#### Data section

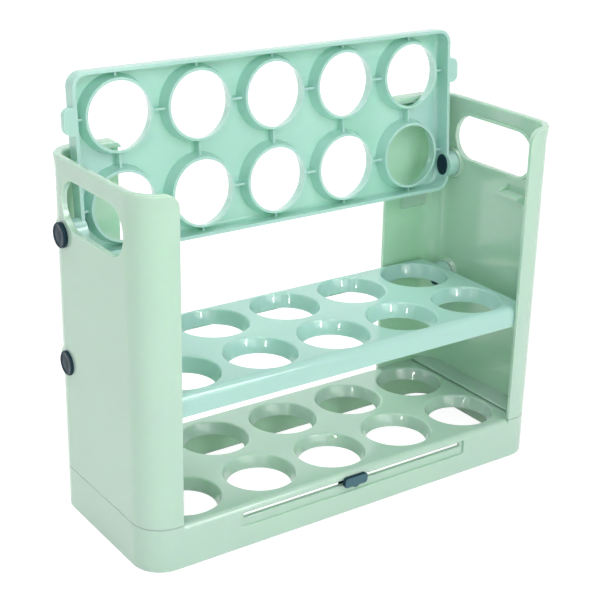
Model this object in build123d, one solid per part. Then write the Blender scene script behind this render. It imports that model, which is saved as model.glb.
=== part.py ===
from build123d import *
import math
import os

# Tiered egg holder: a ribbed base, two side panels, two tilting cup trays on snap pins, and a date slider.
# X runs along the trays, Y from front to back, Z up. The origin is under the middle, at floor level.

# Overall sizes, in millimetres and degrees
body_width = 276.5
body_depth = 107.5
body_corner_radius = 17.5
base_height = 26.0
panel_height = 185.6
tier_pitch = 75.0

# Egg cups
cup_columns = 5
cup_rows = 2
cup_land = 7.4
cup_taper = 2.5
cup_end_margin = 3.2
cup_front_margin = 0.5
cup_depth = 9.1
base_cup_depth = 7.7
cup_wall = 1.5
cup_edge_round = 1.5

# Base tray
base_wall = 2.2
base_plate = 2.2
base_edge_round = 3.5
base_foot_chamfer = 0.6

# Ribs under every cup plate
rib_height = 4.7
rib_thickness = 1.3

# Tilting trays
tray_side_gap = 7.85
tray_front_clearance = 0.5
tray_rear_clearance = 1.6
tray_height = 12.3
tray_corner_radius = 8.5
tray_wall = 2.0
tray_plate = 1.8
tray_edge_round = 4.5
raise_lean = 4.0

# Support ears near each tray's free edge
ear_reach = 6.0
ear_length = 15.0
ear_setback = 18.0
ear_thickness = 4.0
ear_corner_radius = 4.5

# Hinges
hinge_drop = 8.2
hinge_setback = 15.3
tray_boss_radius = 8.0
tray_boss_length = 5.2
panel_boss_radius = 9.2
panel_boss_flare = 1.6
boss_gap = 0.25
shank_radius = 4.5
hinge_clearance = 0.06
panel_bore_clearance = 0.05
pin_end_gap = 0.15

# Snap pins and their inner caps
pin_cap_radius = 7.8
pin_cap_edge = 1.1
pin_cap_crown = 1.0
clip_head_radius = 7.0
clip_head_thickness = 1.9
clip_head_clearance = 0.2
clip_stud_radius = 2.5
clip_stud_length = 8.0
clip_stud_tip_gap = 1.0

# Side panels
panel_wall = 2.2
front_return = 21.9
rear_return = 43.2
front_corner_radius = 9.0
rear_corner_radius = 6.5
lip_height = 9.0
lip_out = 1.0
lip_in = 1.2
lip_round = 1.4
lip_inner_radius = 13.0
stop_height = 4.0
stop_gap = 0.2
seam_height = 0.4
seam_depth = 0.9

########

→ **Task directions**: Only the lines from the beginning of the material to the line containing "# X runs along" should be echoed, verbatim and in full.

→ **Exercise output**:
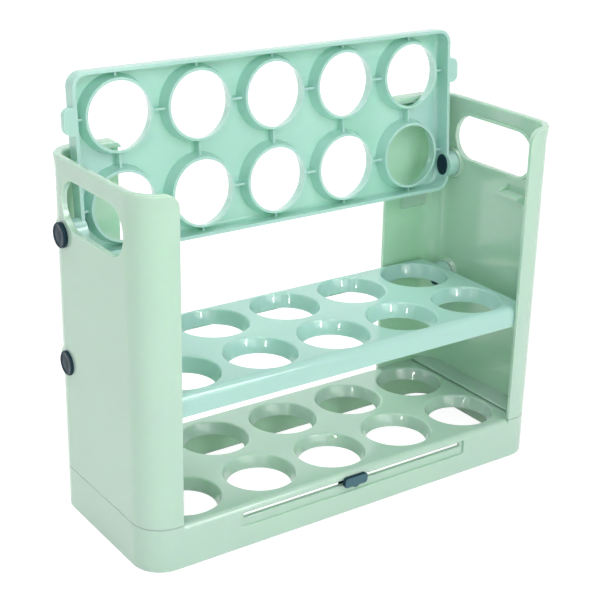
Model this object in build123d, one solid per part. Then write the Blender scene script behind this render. It imports that model, which is saved as model.glb.
=== part.py ===
from build123d import *
import math
import os

# Tiered egg holder: a ribbed base, two side panels, two tilting cup trays on snap pins, and a date slider.
# X runs along the trays, Y from front to back, Z up. The origin is under the middle, at floor level.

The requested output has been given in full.